I use a couple of fleece pet blankets to try to keep the tray clean as it is metal and doesnt have an easily wipe clean surface. It is big to have to keep getting out but every so often I scrub it at the outside tap.

They sleep in a cat bed and also have blankets in there but the blankets on the cage floor have to be washed all the time. At least twice a week or whenever they get them mucky... the combination of spilt water and cat litter is the main culprit.

Skunks are really messy. I thought pouchies were bad!!!


----------



## Emmaj (Dec 3, 2007)

I dont line mine either 

the puppy training pads they would probs just rip to shreds as they have dog urine odour on them :lol2:

i just used towels for them to sleep in and just spot clean cage bottom and then every couple of weeks completely clean bottoms of cages 

i have to use zoo zones an indoor rabbit cages for mine as they can both squeeze through the bars of the dog crates still:lol2:


----------



## Lucy_ (Jul 9, 2008)

yeah the puppy training pads they do completly shred lol... i had some on the floor and bam took an interest and i had a white floor of shredded puppy pads...
if i put bam in her cage its only for when i am out or if we are eating (because she prefers our food lol) so if its when i go out i just put a towel in..

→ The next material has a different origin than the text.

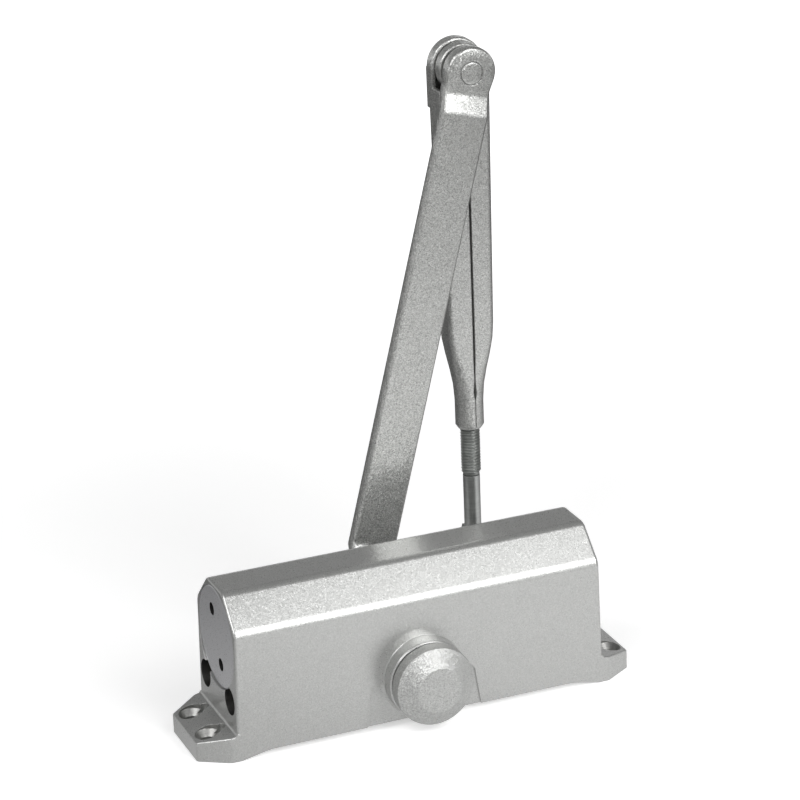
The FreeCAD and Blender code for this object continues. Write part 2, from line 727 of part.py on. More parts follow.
def make_adjusting_rod():
    """Threaded rod with a plain shank and a flattened eye on the shoe pin."""
    rod = turned("z", (elbow_x, forearm_y), [
        (0, shoe_pin_height), (shank_radius, shoe_pin_height), (shank_radius, thread_end),
        (rod_radius, thread_end + 0.6), (rod_radius, rod_top - 1), (rod_radius - 1, rod_top), (0, rod_top)])
    half = eye_thickness / 2
    eye = round_bar("y", SHOE, eye_radius, forearm_y - half, forearm_y + half)
    wide = eye_radius * 0.8
    neck_top = shoe_pin_height + eye_neck
    neck = prism("y", [(elbow_x - wide, shoe_pin_height), (elbow_x + wide, shoe_pin_height),
                       (elbow_x + shank_radius, neck_top), (elbow_x - shank_radius, neck_top)],
                 0, forearm_y - half, forearm_y + half)
    hole = round_bar("y", SHOE, shoe_pin_radius + running_gap, forearm_y - 10, forearm_y + 10)
    return fused([rod, eye, neck]).cut(hole)


def make_shoe_bracket():
    """Base plate with rounded ends, two screw holes and two lugs for the pin."""
    half = shoe_length / 2
    wide = shoe_width / 2
    corners = [(elbow_x - half, forearm_y - wide), (elbow_x + half, forearm_y - wide),
               (elbow_x + half, forearm_y + wide), (elbow_x - half, forearm_y + wide)]
    plate = prism("z", corners, wide * 0.7, 0, shoe_plate)
    solids = [plate]
    inner = eye_thickness / 2 + slip_gap
    foot = lug_radius + 2
    for side in (-1, 1):
        low, high = sorted((forearm_y + side * inner, forearm_y + side * (inner + lug_thickness)))
        solids.append(prism("y", [
            (elbow_x - foot, shoe_plate / 2), (elbow_x + foot, shoe_plate / 2),
            (elbow_x + lug_radius, shoe_pin_height), (elbow_x + lug_radius, shoe_pin_height + lug_radius),
            (elbow_x - lug_radius, shoe_pin_height + lug_radius), (elbow_x - lug_radius, shoe_pin_height)],
            [0, 0, 0, lug_radius, lug_radius, 0], low, high))
    bracket = fused(solids)
    bracket = bracket.cut(round_bar("y", SHOE, shoe_pin_radius + running_gap, forearm_y - shoe_width,
                                   forearm_y + shoe_width))
    for side in (-1, 1):
        centre = (elbow_x + side * shoe_hole_spacing / 2, forearm_y)
        bracket = bracket.cut(round_bar("z", centre, shoe_hole_radius, -1, shoe_plate + 1))
    return bracket


def make_shoe_pin():
    """Headed pin, with a groove for its clip at the far end."""
    reach = eye_thickness / 2 + slip_gap + lug_thickness
    near = forearm_y - reach
    far = forearm_y + reach
    pin = turned("y", SHOE, [
        (0, near - 1.3), (shoe_pin_radius + 0.9, near - 1.3), (shoe_pin_radius + 1.3, near - 0.9),
        (shoe_pin_radius + 1.3, near - running_gap), (shoe_pin_radius, near - running_gap),
        (shoe_pin_radius, far + 0.3), (shoe_pin_radius - 0.6, far + 0.3),
        (shoe_pin_radius - 0.6, far + 0.4 + clip_thickness), (shoe_pin_radius, far + 0.4 + clip_thickness),
        (shoe_pin_radius, far + 1.4), (0, far + 1.4)])
    return pin


def make_shoe_pin_clip():
    far = forearm_y + eye_thickness / 2 + slip_gap + lug_thickness
    clip = ring("y", SHOE, shoe_pin_radius + 1.8, shoe_pin_radius - 0.5, far + 0.35, far + 0.35 + clip_thickness)
    mouth = shoe_pin_radius - 0.9
    gap = prism("y", [(elbow_x - mouth, shoe_pin_height), (elbow_x + mouth, shoe_pin_height),
                      (elbow_x + mouth, shoe_pin_height - 8), (elbow_x - mouth, shoe_pin_height - 8)], 0,
                far - 1, far + 3)
    return clip.cut(gap)


def make_piston():
    """Piston with a rack on its underside, a seal groove and a check valve in its head."""
    start = -plug_inner + slip_gap + piston_stop_gap
    fit = bore_radius - running_gap
    piston = turned("x", CYLINDER, [
        (0, start), (fit - 1, start), (fit, start + 1), (fit, piston_end - 0.6), (fit - 0.6, piston_end),
        (0, piston_end)])
    flat = rack_line - rack_addendum
    rack_start = -(rack_teeth - 0.5) * tooth_pitch
    piston = piston.cut(Part.makeBox(piston_end - rack_start + 1, 2 * bore_radius, bore_radius,
                                     V(rack_start, -bore_radius, flat - bore_radius)))
    root = rack_line + rack_dedendum
    slope = math.tan(pressure_angle)
    gap_half = (tooth_pitch + tooth_backlash) / 2 / 2
    for tooth in range(rack_teeth):
        middle = (0.5 - tooth) * tooth_pitch
        low = gap_half + (rack_line - flat + 1) * slope
        high = gap_half - (root - rack_line) * slope
        gap = [(middle - low, flat - 1), (middle + low, flat - 1), (middle + high, root), (middle - high, root)]
        piston = piston.cut(prism("y", gap, 0, -bore_radius, bore_radius))
    recess_radius = bore_radius - 5.5
    piston = piston.cut(round_bar("x", CYLINDER, recess_radius, piston_end - 6, piston_end + 1))
    groove_start = start + 4
    piston = piston.cut(ring("x", CYLINDER, bore_radius + 1, fit - piston_seal_wall - running_gap,
                             groove_start - running_gap, groove_start + piston_seal_width + running_gap))
    valve = (0, check_valve_height)
    piston = piston.cut(round_bar("x", valve, 1.4, start - 1, start + piston_head))
    piston = piston.cut(round_bar("x", valve, ball_radius + 0.4, start + 3, start + piston_head))
    return piston.cut(round_bar("x", valve, 1.4, start + piston_head - 1, piston_end + 1))


def make_piston_seal():
    start = -plug_inner + slip_gap + piston_stop_gap + 4
    outer = bore_radius - running_gap
    inner = outer - piston_seal_wall + running_gap
    return turned("x", CYLINDER, [(inner, start), (outer, start), (outer, start + 1), (outer - 0.6, start + 1.5),
                                  (outer, start + 2), (outer, start + piston_seal_width),
                                  (inner, start + piston_seal_width)])


def make_check_valve_ball():
    start = -plug_inner + slip_gap + piston_stop_gap
    return Part.makeSphere(ball_radius, V(start + 3 + ball_radius + 0.1, 0, check_valve_height))


def make_check_valve_seat():
    """Slotted stop that keeps the ball in the piston head."""
    end = -plug_inner + slip_gap + piston_stop_gap + piston_head
    return ring("x", (0, check_valve_height), ball_radius + 0.35, 1.0, end - 4, end - running_gap)


def make_spring_seat():
    """Dished washer between the spring and the right plug."""
    outer = bore_radius - 0.5
    inner = spring_radius - spring_wire - slip_gap
    face = plug_inner + slip_gap - running_gap
    return turned("x", CYLINDER, [
        (inner - spring_seat_thickness, face - spring_seat_thickness - spring_seat_lip),
        (inner, face - spring_seat_thickness - spring_seat_lip), (inner, face - spring_seat_thickness),
        (outer, face - spring_seat_thickness), (outer, face), (inner - spring_seat_thickness, face)])


def make_closing_spring():
    """Compression spring with closed ends, along the cylinder between the piston and its seat."""
    reach = spring_wire * math.cos(math.pi / spring_sides)
    start = piston_end + running_gap + reach
    end = plug_inner + slip_gap - spring_seat_thickness - 2 * running_gap - reach
    closed = 2 * spring_wire + spring_closed_gap
    active = end - start - 2 * closed
    stretches = [(0, closed, 1.0, 0.0), (closed, active, spring_turns, 0.0),
                 (closed + active, closed, 1.0, 360 * spring_turns)]
    edges = []
    for begin, run, turns, phase in stretches:
        helix = Part.makeHelix(run / turns, run, spring_radius)
        helix.rotate(V(0, 0, 0), V(0, 0, 1), phase)
        helix.translate(V(0, 0, begin))
        edges += helix.Edges
    climb = math.atan(closed / (2 * math.pi * spring_radius))
    section = []
    for i in range(spring_sides + 1):
        angle = 2 * math.pi * (i % spring_sides + 0.5) / spring_sides
        outwards = spring_radius + spring_wire * math.cos(angle)
        along = spring_wire * math.sin(angle)
        section.append(V(outwards, -along * math.sin(climb), along * math.cos(climb)))
    sweep = Part.BRepOffsetAPI.MakePipeShell(Part.Wire(edges))
    sweep.setBiNormalMode(V(0, 0, 1))
    sweep.add(Part.makePolygon(section))
    sweep.build()
    sweep.makeSolid()
    coil = sweep.shape()
    coil.rotate(V(0, 0, 0), V(0, 1, 0), 90)
    coil.translate(V(start, 0, bore_height))
    return coil


def make_valve_screw(side_y):
    """Regulating screw with a slot facing out of the left end and a needle at its tip."""
    centre = (side_y * valve_spread, valve_axis_height)
    groove = valve_face + valve_groove_start
    groove_end = groove + 1.6
    groove_radius = valve_thread_radius - 2 * valve_seal_section - running_gap
    thread_stop = valve_face + valve_thread_length - valve_needle_length
    tip = thread_stop + valve_needle_length
    screw = turned("x", centre, [
        (0, valve_face), (valve_thread_radius - 0.4, valve_face), (valve_thread_radius, valve_face + 0.4),
        (valve_thread_radius, groove), (groove_radius, groove), (groove_radius, groove_end),
        (valve_thread_radius, groove_end), (valve_thread_radius, thread_stop), (0.5, tip), (0, tip)])
    slot_corner = V(valve_face - 0.1, centre[0] - valve_thread_radius - 1, valve_axis_height - valve_slot / 2)
    slot = Part.makeBox(1.4, 2 * valve_thread_radius + 2, valve_slot, slot_corner)
    return screw.cut(slot)


def make_valve_seal(side_y):
    centre = (side_y * valve_spread, valve_axis_height)
    return oring("x", centre, valve_thread_radius, valve_seal_section, valve_face + valve_groove_start + 0.8)


def write(name, solids):
    """Write one node, from one solid or from a group of separate solids."""
    shape = solids[0] if len(solids) == 1 else Part.makeCompound(solids)
    shape.exportStep("parts/" + name + ".step")


os.makedirs("parts", exist_ok=True)

plug = make_end_plug()
bearing = make_bearing()
write("housing", [make_housing()])
write("end_plug_right", [plug])
write("end_plug_left", [plug.mirror(V(0, 0, 0), V(1, 0, 0))])
write("plug_seals", mirrored(make_plug_seal(), V(1, 0, 0)))
write("spindle_bearing_rear", [bearing])
write("spindle_bearing_front", [bearing.mirror(V(0, 0, 0), V(0, 1, 0))])
write("spindle_seals", mirrored(make_spindle_seal(), V(0, 1, 0)))
write("retaining_rings", mirrored(make_retaining_ring(), V(0, 1, 0)))
write("spindle_cap", [make_spindle_cap()])
write("pinion_spindle", [make_pinion_spindle()])
write("arm_washer", [make_arm_washer()])
write("arm_screw", [make_arm_screw()])
write("main_arm", [make_main_arm()])
write("elbow_rivet", [make_elbow_rivet()])
write("elbow_washer", [make_elbow_washer()])
write("elbow_spacer", [make_elbow_spacer()])
write("forearm", [make_forearm()])
write("adjusting_rod", [make_adjusting_rod()])
write("shoe_bracket", [make_shoe_bracket()])
write("shoe_pin", [make_shoe_pin()])
write("shoe_pin_clip", [make_shoe_pin_clip()])
write("piston", [make_piston()])
write("piston_seal", [make_piston_seal()])
write("check_valve_ball", [make_check_valve_ball()])
write("check_valve_seat", [make_check_valve_seat()])
write("spring_seat", [make_spring_seat()])
write("closing_spring", [make_closing_spring()])
write("closing_speed_valve", [make_valve_screw(-1)])
write("latching_speed_valve", [make_valve_screw(1)])
write("closing_valve_seal", [make_valve_seal(-1)])
write("latching_valve_seal", [make_valve_seal(1)])
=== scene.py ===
import math

import bmesh
import bpy
from mathutils import Matrix, Vector


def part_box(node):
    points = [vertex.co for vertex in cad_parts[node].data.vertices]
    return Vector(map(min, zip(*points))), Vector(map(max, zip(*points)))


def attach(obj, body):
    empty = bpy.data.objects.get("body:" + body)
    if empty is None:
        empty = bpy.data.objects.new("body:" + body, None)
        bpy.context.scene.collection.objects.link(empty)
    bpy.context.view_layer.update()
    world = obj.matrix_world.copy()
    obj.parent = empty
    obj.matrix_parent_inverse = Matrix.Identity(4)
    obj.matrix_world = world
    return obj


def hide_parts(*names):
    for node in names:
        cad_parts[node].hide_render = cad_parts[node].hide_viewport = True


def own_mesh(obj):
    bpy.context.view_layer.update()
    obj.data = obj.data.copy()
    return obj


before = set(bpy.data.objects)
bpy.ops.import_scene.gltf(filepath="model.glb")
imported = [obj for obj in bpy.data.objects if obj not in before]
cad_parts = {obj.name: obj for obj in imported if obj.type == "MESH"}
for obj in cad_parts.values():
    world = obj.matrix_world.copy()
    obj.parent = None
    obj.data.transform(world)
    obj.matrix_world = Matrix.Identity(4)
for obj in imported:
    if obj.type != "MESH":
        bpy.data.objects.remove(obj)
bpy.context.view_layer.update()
scene = bpy.context.scene
scene.view_settings.view_transform = "Standard"

# The camera stands to the left of the closer and a little above it. A long lens from over a metre away
# keeps the body's long edges almost parallel.
camera_azimuth = math.radians(21.568)
camera_elevation = math.radians(20.827)
camera_roll = math.radians(-2.305)
camera_distance = 1.2015
camera_side = -0.0015
camera_height = 0.1148
focal_pixels = 3125.1
image_pixels = 800
sensor_width = 36.0

towards_camera = Vector((
    -math.sin(camera_azimuth) * math.cos(camera_elevation),
    -math.cos(camera_azimuth) * math.cos(camera_elevation),
    math.sin(camera_elevation)))
camera_turn = towards_camera.to_track_quat("Z", "Y").to_matrix() @ Matrix.Rotation(camera_roll, 3, "Z")
camera_data = bpy.data.cameras.new("camera")
camera_data.lens = focal_pixels / image_pixels * sensor_width
camera_data.sensor_width = sensor_width
camera = bpy.data.objects.new("camera", camera_data)
camera.matrix_world = camera_turn.to_4x4()
camera.location = camera_turn @ Vector((camera_side, camera_height, camera_distance))
scene.collection.objects.link(camera)
scene.camera = camera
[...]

I pick out any poo and then will disinfect the bottom and have a bucket of water to wash it with... cleans lovely. shes uses an indoor rabbit cage.

What is domino kept in?

Luce x


----------



## africa (Sep 12, 2008)

Tinks uses our bed for bedding or sometimes the wardrobe on one of my jumpers and has Cobbycat for litter or Litter pearls,she uses a domed covered cat litter tray and doesn't drag either of these litters out, I tried paper towel but that got placed in our bed!Pompom sleeps in a dog bed with a fleecy dog cushion and an old fleece of mine. He poops wherever he likes bless him:bash:


----------



## xXFooFooLaFluffXx (Aug 4, 2007)

Emmaj said:


> I dont line mine either
> 
> the puppy training pads they would probs just rip to shreds as they have dog urine odour on them :lol2:
> 
> ...


 


Lucy_ said:


> yeah the puppy training pads they do completly shred lol... i had some on the floor and bam took an interest and i had a white floor of shredded puppy pads...
> if i put bam in her cage its only for when i am out or if we are eating (because she prefers our food lol) so if its when i go out i just put a towel in..
> 
> I pick out any poo and then will disinfect the bottom and have a bucket of water to wash it with... cleans lovely. shes uses an indoor rabbit cage.
> ...


domino is in ther same kinda cage havoc is kept in, what type is that? indoor rabbit cage? its about 3 ft long 2 ft wide n the metal bit clips onto the tray, so when i unclip it all the hooks that hold the cage bit come off n its a swine to get back on. 
i wish i could just spot clean n clean the tray every couple of weeks but its impossible. though he uses his litter most of the time he always seems to tip it over or sometimes stands in the litter with him bum hangin out of it! so it needs fully cleanin at least every other day if not more! ive been cleanin it twice a day so far, hes a mucky swine!!!:bash:


----------



## Emmaj (Dec 3, 2007)

xXFooFooLaFluffXx said:


> domino is in ther same kinda cage havoc is kept in, what type is that? indoor rabbit cage? its about 3 ft long 2 ft wide n the metal bit clips onto the tray, so when i unclip it all the hooks that hold the cage bit come off n its a swine to get back on.
> i wish i could just spot clean n clean the tray every couple of weeks but its impossible. though he uses his litter most of the time he always seems to tip it over or sometimes stands in the litter with him bum hangin out of it! so it needs fully cleanin at least every other day if not more! ive been cleanin it twice a day so far, hes a mucky swine!!!:bash:


LOL cat bless him 

when people tell ya that skunks are pooping machines ya dont actually believe it till you witness it yourself haha 

if i bagged up week of skunk poo i dont think 1 bin liner would be enough haha 

they even toilet more than the dogs do :lol2:


----------



## Talk To The Animals (Jan 10, 2008)

Hershey runs around our spare room and uses an old duvet for her bed - she just hides in the middle of it. Oreo is still sleeping in our bedroom (we have to wear slippers to protect our tosies from her toothies!) and uses whatever she can steal. She has a towel which she has dragged under a chest of drawers but we also find odd socks under there, or bits of kitchen paper she has stolen.


----------



## xXFooFooLaFluffXx (Aug 4, 2007)

i dont mean bedding as in somewhere for him to sleep i mean beddin as in "substrate" for the cage, didnt wanna use substrate cos its not really the right term i dont think for skunks lol but thanks for all replies


----------



## Reiyuu (Sep 21, 2007)

Punk and indie get cleaned out with a dustpan and brush cos they NEVER keep all their litter in the tray. Its pretty easy to sweep up. If the cage tray gets scummy we just take it out the back and hose it down! lol


----------



## carlycharlie (Jan 16, 2008)

Cat from reading the replies I think most people don't use any substrate in the cages, just cat litter in the litter trays - especially if using a dog crate set up.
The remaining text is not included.